▶ **DATA EXTRACT**:
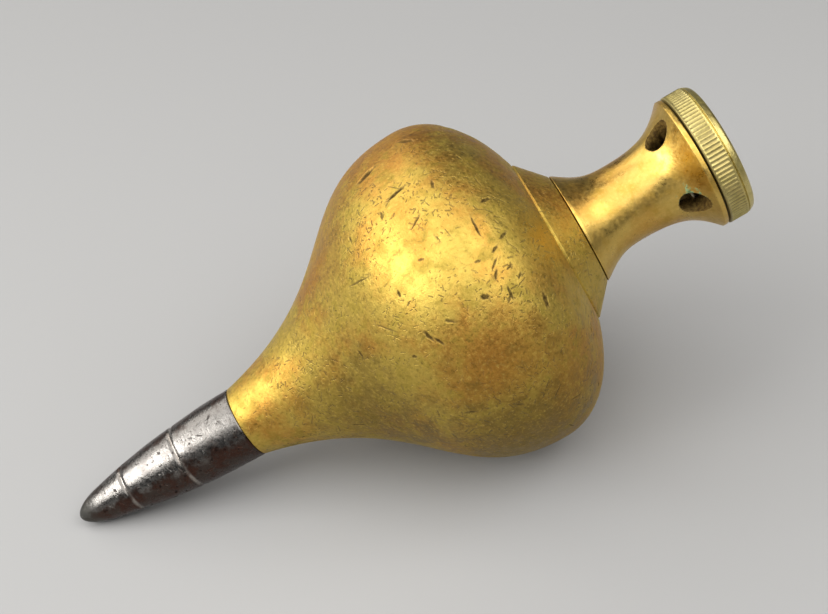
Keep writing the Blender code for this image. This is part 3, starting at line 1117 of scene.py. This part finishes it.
def soft_light(target, name, azimuth, elevation, distance, sides, power, colour):
    """An area light that faces target."""
    light = bpy.data.lights.new(name, "AREA")
    light.shape = "RECTANGLE"
    light.size, light.size_y = sides
    light.energy = power
    light.color = colour
    obj = bpy.data.objects.new(name, light)
    out = direction(azimuth, elevation)
    obj.location = target + out * distance
    obj.rotation_euler = out.to_track_quat("Z", "Y").to_euler()
    bpy.context.scene.collection.objects.link(obj)


def studio(centre):
    """The floor, the lights, and a dim world that the camera sees as a plain backdrop."""
    floor()
    for light in LIGHTS:
        soft_light(centre, *light)
    world = bpy.data.worlds.new("studio")
    world.use_nodes = True
    tree = world.node_tree
    background = tree.nodes["Background"]
    background.inputs["Color"].default_value = (*WORLD_COLOUR, 1)
    background.inputs["Strength"].default_value = WORLD_STRENGTH
    backdrop = tree.nodes.new("ShaderNodeBackground")
    backdrop.inputs["Color"].default_value = (*BACKDROP, 1)
    backdrop.inputs["Strength"].default_value = 1.0
    path = tree.nodes.new("ShaderNodeLightPath")
    mixed(tree, path.outputs["Is Camera Ray"], background.outputs[0], backdrop.outputs[0], "World Output")
    bpy.context.scene.world = world
    bpy.context.scene.view_settings.view_transform = "Standard"


def camera(target):
    """A close camera above the bob's side, turned a little towards its cap."""
    forward = direction(CAMERA_AZIMUTH, -CAMERA_ELEVATION)
    data = bpy.data.cameras.new("camera")
    data.lens = LENS
    data.sensor_width = 36
    data.shift_x, data.shift_y = LENS_SHIFT
    data.clip_start = 0.01
    roll = Matrix.Rotation(math.radians(CAMERA_ROLL), 3, "Z").to_quaternion()
    obj = bpy.data.objects.new("camera", data)
    obj.rotation_mode = "QUATERNION"
    obj.rotation_quaternion = (-forward).to_track_quat("Z", "Y") @ roll
    obj.location = target - forward * CAMERA_DISTANCE
    bpy.context.scene.collection.objects.link(obj)
    bpy.context.scene.camera = obj


def main():
    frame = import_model()
    cad_low, cad_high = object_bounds()
    centre = (cad_low + cad_high) / 2
    matrix = bob_matrix(frame)
    body_piece(matrix)
    point_piece(matrix)
    neck_piece(matrix)
    cap_piece(matrix)
    studio(centre)
    camera(centre + Vector(CAMERA_AIM))


main()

▶ **OBJECTIVE**:
Take the listing above and set it down exactly.

▶ **THE RESULT**:
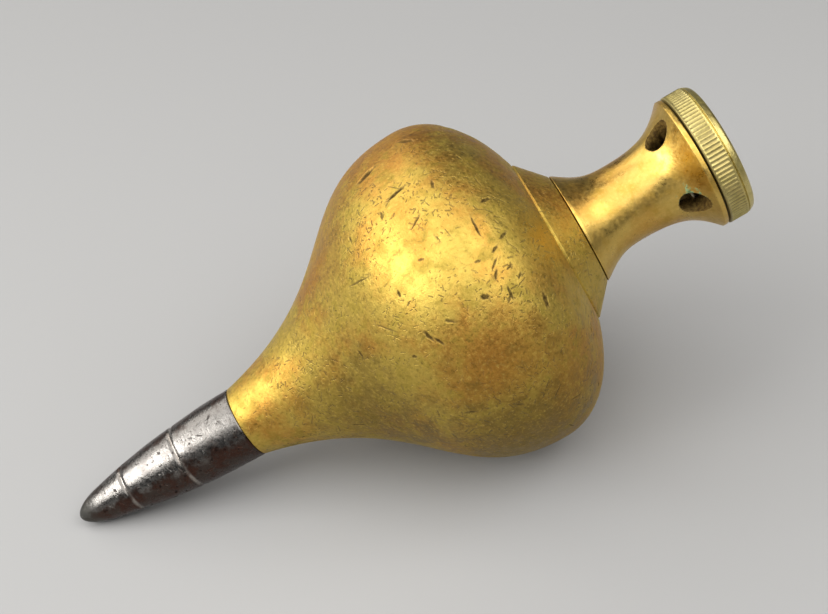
Keep writing the Blender code for this image. This is part 3, starting at line 1117 of scene.py. This part finishes it.
def soft_light(target, name, azimuth, elevation, distance, sides, power, colour):
    """An area light that faces target."""
    light = bpy.data.lights.new(name, "AREA")
    light.shape = "RECTANGLE"
    light.size, light.size_y = sides
    light.energy = power
    light.color = colour
    obj = bpy.data.objects.new(name, light)
    out = direction(azimuth, elevation)
    obj.location = target + out * distance
    obj.rotation_euler = out.to_track_quat("Z", "Y").to_euler()
    bpy.context.scene.collection.objects.link(obj)


def studio(centre):
    """The floor, the lights, and a dim world that the camera sees as a plain backdrop."""
    floor()
    for light in LIGHTS:
        soft_light(centre, *light)
    world = bpy.data.worlds.new("studio")
    world.use_nodes = True
    tree = world.node_tree
    background = tree.nodes["Background"]
    background.inputs["Color"].default_value = (*WORLD_COLOUR, 1)
    background.inputs["Strength"].default_value = WORLD_STRENGTH
    backdrop = tree.nodes.new("ShaderNodeBackground")
    backdrop.inputs["Color"].default_value = (*BACKDROP, 1)
    backdrop.inputs["Strength"].default_value = 1.0
    path = tree.nodes.new("ShaderNodeLightPath")
    mixed(tree, path.outputs["Is Camera Ray"], background.outputs[0], backdrop.outputs[0], "World Output")
    bpy.context.scene.world = world
    bpy.context.scene.view_settings.view_transform = "Standard"


def camera(target):
    """A close camera above the bob's side, turned a little towards its cap."""
    forward = direction(CAMERA_AZIMUTH, -CAMERA_ELEVATION)
    data = bpy.data.cameras.new("camera")
    data.lens = LENS
    data.sensor_width = 36
    data.shift_x, data.shift_y = LENS_SHIFT
    data.clip_start = 0.01
    roll = Matrix.Rotation(math.radians(CAMERA_ROLL), 3, "Z").to_quaternion()
    obj = bpy.data.objects.new("camera", data)
    obj.rotation_mode = "QUATERNION"
    obj.rotation_quaternion = (-forward).to_track_quat("Z", "Y") @ roll
    obj.location = target - forward * CAMERA_DISTANCE
    bpy.context.scene.collection.objects.link(obj)
    bpy.context.scene.camera = obj


def main():
    frame = import_model()
    cad_low, cad_high = object_bounds()
    centre = (cad_low + cad_high) / 2
    matrix = bob_matrix(frame)
    body_piece(matrix)
    point_piece(matrix)
    neck_piece(matrix)
    cap_piece(matrix)
    studio(centre)
    camera(centre + Vector(CAMERA_AIM))


main()